TASK DIRECTIONS – Reproduce, word for word, only the lines from the one containing "Model this object" through the one containing "shelf_back = 160; // [154:1:160]", both included.

AVAILABLE DATA –

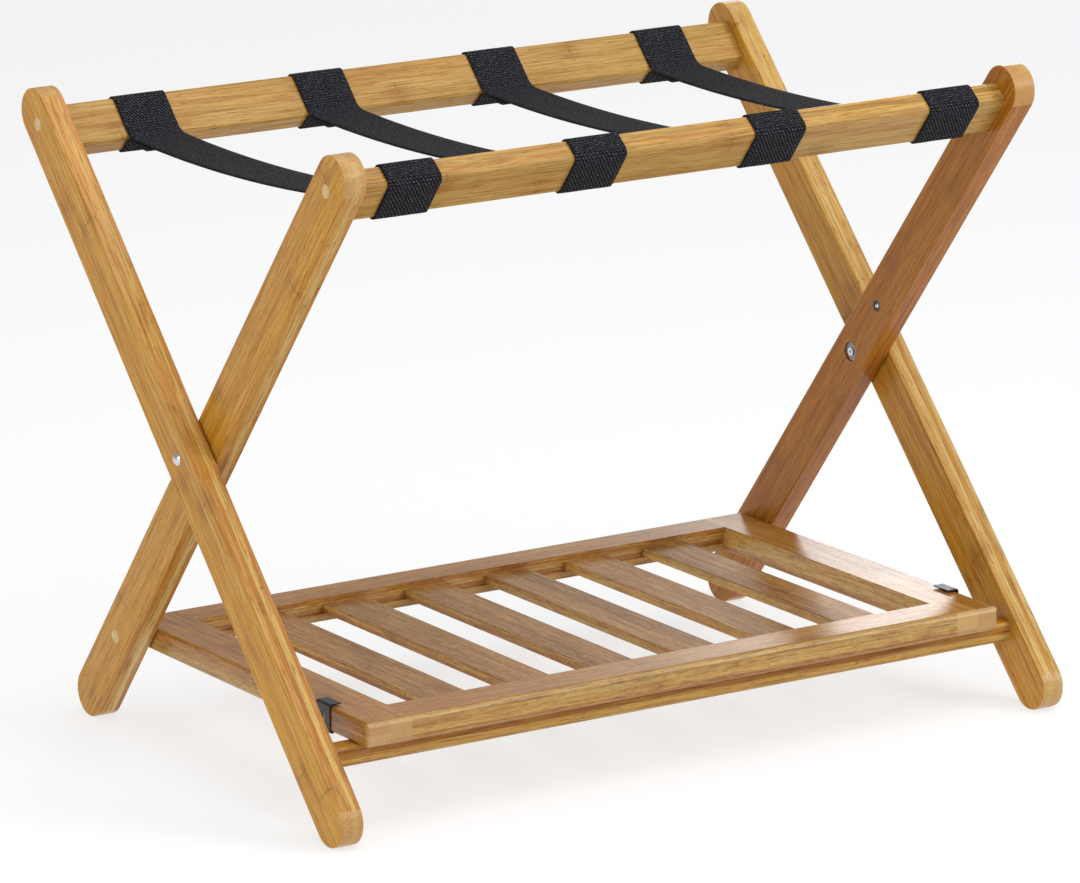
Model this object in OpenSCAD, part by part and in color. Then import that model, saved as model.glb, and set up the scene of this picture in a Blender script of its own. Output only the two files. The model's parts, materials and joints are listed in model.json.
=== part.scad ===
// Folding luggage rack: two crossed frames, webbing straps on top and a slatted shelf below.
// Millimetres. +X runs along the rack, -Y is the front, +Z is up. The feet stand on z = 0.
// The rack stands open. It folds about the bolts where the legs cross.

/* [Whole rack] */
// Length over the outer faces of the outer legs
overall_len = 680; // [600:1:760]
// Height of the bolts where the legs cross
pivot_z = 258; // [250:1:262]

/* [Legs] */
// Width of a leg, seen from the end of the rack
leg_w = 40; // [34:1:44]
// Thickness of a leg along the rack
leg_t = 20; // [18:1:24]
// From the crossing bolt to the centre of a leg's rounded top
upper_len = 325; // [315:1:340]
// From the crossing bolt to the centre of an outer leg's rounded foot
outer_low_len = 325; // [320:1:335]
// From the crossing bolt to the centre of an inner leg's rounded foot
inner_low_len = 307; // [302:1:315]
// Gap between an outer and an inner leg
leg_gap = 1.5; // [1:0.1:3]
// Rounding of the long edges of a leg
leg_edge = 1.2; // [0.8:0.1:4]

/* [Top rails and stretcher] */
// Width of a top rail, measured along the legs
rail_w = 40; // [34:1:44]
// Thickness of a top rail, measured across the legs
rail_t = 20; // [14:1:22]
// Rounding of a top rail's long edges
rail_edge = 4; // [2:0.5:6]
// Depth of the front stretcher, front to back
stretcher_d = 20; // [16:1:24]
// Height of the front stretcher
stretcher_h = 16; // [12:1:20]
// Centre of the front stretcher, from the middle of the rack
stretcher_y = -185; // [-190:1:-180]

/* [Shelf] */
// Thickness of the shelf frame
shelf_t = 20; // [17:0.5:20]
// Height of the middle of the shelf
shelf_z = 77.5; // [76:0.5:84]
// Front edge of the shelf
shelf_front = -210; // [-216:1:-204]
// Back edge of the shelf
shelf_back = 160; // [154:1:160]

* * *

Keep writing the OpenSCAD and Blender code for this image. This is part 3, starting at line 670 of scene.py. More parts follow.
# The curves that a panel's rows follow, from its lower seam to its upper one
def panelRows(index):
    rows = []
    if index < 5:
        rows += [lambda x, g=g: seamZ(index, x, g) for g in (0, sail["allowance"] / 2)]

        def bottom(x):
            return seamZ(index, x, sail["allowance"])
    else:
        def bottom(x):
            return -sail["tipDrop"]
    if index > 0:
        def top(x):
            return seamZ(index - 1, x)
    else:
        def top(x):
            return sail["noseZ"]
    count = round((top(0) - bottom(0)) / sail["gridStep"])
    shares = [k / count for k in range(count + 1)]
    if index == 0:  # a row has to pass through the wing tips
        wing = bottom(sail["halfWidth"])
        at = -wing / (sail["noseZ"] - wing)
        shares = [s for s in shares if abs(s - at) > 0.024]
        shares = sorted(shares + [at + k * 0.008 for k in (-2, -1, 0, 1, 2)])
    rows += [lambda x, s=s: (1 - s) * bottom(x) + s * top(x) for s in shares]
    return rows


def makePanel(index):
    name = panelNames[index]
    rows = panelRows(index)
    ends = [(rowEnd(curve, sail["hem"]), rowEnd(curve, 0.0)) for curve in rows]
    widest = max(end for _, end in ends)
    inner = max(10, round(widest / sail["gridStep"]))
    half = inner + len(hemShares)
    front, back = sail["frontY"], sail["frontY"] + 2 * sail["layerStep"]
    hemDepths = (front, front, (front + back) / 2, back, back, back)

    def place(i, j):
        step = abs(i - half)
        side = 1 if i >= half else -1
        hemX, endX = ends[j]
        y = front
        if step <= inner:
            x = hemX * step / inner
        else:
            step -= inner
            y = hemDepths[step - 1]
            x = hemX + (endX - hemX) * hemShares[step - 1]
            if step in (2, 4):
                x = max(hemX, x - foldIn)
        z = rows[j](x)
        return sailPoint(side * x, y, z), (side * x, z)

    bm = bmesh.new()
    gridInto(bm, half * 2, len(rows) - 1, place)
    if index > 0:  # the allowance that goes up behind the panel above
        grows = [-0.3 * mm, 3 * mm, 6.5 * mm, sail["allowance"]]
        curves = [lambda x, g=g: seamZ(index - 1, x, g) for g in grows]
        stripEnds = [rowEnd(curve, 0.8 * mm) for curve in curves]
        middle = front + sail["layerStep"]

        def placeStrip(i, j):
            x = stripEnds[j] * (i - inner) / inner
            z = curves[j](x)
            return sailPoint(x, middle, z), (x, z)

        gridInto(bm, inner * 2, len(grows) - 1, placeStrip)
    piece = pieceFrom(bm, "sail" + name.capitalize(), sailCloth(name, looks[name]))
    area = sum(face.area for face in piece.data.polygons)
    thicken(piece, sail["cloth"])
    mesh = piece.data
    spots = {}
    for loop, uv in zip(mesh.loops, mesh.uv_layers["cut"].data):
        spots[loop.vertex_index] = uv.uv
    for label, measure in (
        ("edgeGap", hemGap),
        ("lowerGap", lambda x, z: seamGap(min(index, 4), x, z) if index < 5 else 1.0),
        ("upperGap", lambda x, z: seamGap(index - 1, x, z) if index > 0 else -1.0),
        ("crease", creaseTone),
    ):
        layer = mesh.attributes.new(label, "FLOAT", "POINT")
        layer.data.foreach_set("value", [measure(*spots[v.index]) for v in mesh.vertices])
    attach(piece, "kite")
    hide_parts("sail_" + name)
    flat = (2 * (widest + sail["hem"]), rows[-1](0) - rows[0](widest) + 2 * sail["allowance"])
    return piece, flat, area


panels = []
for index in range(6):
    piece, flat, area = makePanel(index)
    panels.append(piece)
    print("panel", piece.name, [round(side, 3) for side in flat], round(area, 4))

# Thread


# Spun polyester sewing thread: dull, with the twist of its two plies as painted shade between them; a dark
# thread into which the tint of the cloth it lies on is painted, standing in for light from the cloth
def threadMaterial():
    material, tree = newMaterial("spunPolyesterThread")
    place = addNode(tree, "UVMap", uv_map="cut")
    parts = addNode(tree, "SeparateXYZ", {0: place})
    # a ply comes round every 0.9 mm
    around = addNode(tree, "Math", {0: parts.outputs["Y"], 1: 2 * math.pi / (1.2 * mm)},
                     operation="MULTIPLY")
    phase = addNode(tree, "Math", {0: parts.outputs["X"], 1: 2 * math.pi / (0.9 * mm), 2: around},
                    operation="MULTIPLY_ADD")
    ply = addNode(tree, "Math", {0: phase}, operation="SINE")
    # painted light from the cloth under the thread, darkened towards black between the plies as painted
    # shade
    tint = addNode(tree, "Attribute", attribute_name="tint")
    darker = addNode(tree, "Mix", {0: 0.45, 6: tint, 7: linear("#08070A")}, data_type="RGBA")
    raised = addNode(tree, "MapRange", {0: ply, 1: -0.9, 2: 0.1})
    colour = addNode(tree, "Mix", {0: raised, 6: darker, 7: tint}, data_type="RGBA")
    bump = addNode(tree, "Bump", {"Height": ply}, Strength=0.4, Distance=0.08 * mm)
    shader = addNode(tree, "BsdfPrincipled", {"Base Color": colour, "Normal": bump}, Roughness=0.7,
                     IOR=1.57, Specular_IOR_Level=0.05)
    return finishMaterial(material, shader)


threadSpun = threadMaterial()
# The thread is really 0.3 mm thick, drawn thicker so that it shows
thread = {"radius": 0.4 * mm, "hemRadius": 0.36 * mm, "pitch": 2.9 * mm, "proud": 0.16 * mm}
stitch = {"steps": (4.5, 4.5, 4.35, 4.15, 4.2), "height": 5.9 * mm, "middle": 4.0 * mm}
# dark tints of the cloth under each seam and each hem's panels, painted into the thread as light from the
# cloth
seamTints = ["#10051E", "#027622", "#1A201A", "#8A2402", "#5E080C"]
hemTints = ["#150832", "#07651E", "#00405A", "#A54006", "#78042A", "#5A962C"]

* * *

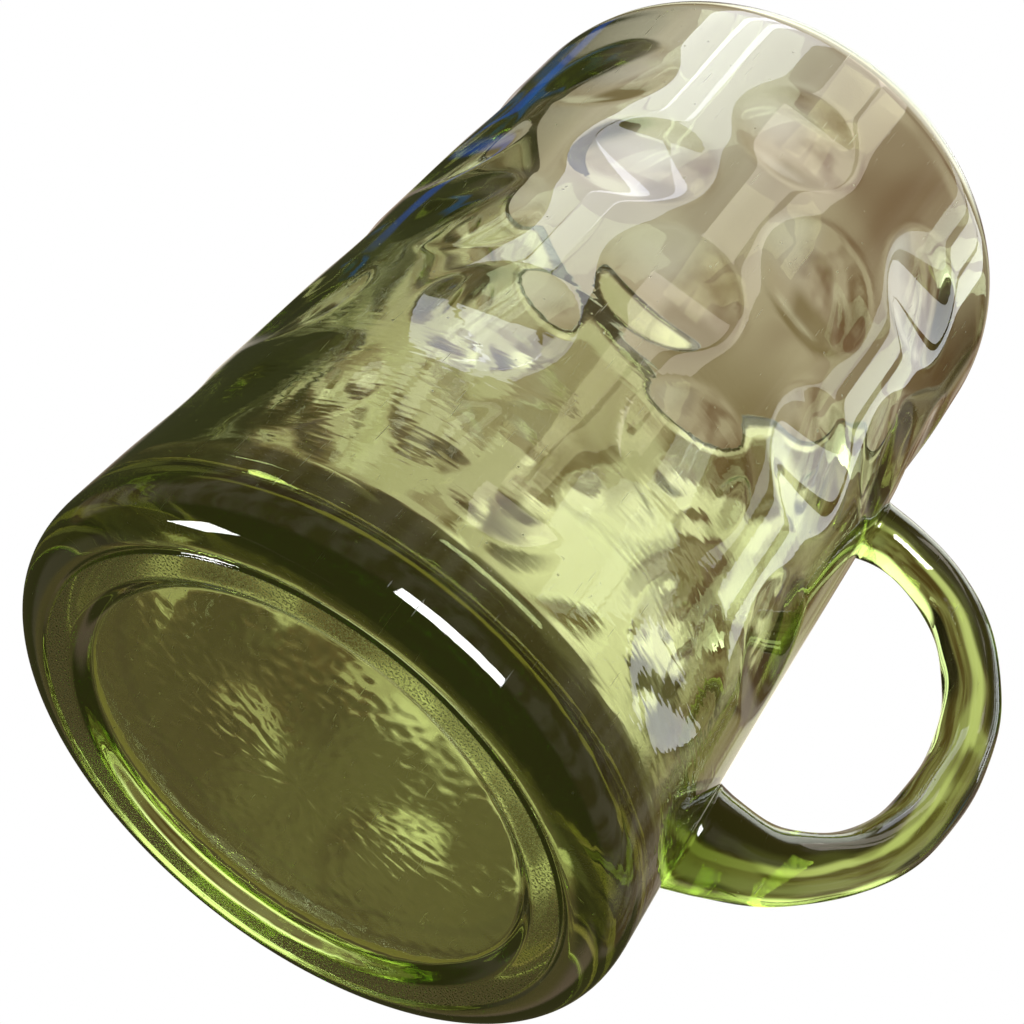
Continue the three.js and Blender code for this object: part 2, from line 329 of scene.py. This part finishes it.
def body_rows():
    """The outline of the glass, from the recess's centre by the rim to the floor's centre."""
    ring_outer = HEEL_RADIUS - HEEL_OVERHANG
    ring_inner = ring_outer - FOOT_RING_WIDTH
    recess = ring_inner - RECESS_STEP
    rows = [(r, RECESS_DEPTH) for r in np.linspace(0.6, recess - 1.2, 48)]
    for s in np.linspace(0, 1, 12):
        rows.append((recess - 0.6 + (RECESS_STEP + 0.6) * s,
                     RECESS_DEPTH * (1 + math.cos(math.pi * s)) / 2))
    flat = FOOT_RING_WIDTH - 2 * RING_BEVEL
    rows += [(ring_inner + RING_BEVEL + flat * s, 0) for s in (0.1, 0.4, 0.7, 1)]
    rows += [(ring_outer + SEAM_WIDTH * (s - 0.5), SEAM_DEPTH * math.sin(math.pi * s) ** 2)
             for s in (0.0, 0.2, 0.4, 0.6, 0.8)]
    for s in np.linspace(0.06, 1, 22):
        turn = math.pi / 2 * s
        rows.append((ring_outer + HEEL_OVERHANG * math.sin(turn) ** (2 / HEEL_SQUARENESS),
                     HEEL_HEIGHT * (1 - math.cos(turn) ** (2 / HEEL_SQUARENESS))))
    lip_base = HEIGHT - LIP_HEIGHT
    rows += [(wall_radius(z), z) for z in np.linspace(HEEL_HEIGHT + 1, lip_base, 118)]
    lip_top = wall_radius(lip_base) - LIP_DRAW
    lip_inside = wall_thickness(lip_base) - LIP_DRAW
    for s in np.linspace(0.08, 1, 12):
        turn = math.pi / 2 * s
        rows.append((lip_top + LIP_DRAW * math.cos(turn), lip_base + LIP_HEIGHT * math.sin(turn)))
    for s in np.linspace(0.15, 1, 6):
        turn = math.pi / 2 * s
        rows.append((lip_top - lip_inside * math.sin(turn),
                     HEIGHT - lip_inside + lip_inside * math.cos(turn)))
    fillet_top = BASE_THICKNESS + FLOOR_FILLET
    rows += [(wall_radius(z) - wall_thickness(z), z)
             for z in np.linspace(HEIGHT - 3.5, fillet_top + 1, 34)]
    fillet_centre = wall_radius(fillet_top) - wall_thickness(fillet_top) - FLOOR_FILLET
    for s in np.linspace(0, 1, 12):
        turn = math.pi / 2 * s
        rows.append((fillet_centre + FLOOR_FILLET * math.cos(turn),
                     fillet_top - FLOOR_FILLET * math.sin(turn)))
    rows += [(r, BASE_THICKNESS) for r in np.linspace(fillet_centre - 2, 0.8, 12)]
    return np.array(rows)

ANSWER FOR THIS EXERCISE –
Model this object in OpenSCAD, part by part and in color. Then import that model, saved as model.glb, and set up the scene of this picture in a Blender script of its own. Output only the two files. The model's parts, materials and joints are listed in model.json.
=== part.scad ===
// Folding luggage rack: two crossed frames, webbing straps on top and a slatted shelf below.
// Millimetres. +X runs along the rack, -Y is the front, +Z is up. The feet stand on z = 0.
// The rack stands open. It folds about the bolts where the legs cross.

/* [Whole rack] */
// Length over the outer faces of the outer legs
overall_len = 680; // [600:1:760]
// Height of the bolts where the legs cross
pivot_z = 258; // [250:1:262]

/* [Legs] */
// Width of a leg, seen from the end of the rack
leg_w = 40; // [34:1:44]
// Thickness of a leg along the rack
leg_t = 20; // [18:1:24]
// From the crossing bolt to the centre of a leg's rounded top
upper_len = 325; // [315:1:340]
// From the crossing bolt to the centre of an outer leg's rounded foot
outer_low_len = 325; // [320:1:335]
// From the crossing bolt to the centre of an inner leg's rounded foot
inner_low_len = 307; // [302:1:315]
// Gap between an outer and an inner leg
leg_gap = 1.5; // [1:0.1:3]
// Rounding of the long edges of a leg
leg_edge = 1.2; // [0.8:0.1:4]

/* [Top rails and stretcher] */
// Width of a top rail, measured along the legs
rail_w = 40; // [34:1:44]
// Thickness of a top rail, measured across the legs
rail_t = 20; // [14:1:22]
// Rounding of a top rail's long edges
rail_edge = 4; // [2:0.5:6]
// Depth of the front stretcher, front to back
stretcher_d = 20; // [16:1:24]
// Height of the front stretcher
stretcher_h = 16; // [12:1:20]
// Centre of the front stretcher, from the middle of the rack
stretcher_y = -185; // [-190:1:-180]

/* [Shelf] */
// Thickness of the shelf frame
shelf_t = 20; // [17:0.5:20]
// Height of the middle of the shelf
shelf_z = 77.5; // [76:0.5:84]
// Front edge of the shelf
shelf_front = -210; // [-216:1:-204]
// Back edge of the shelf
shelf_back = 160; // [154:1:160]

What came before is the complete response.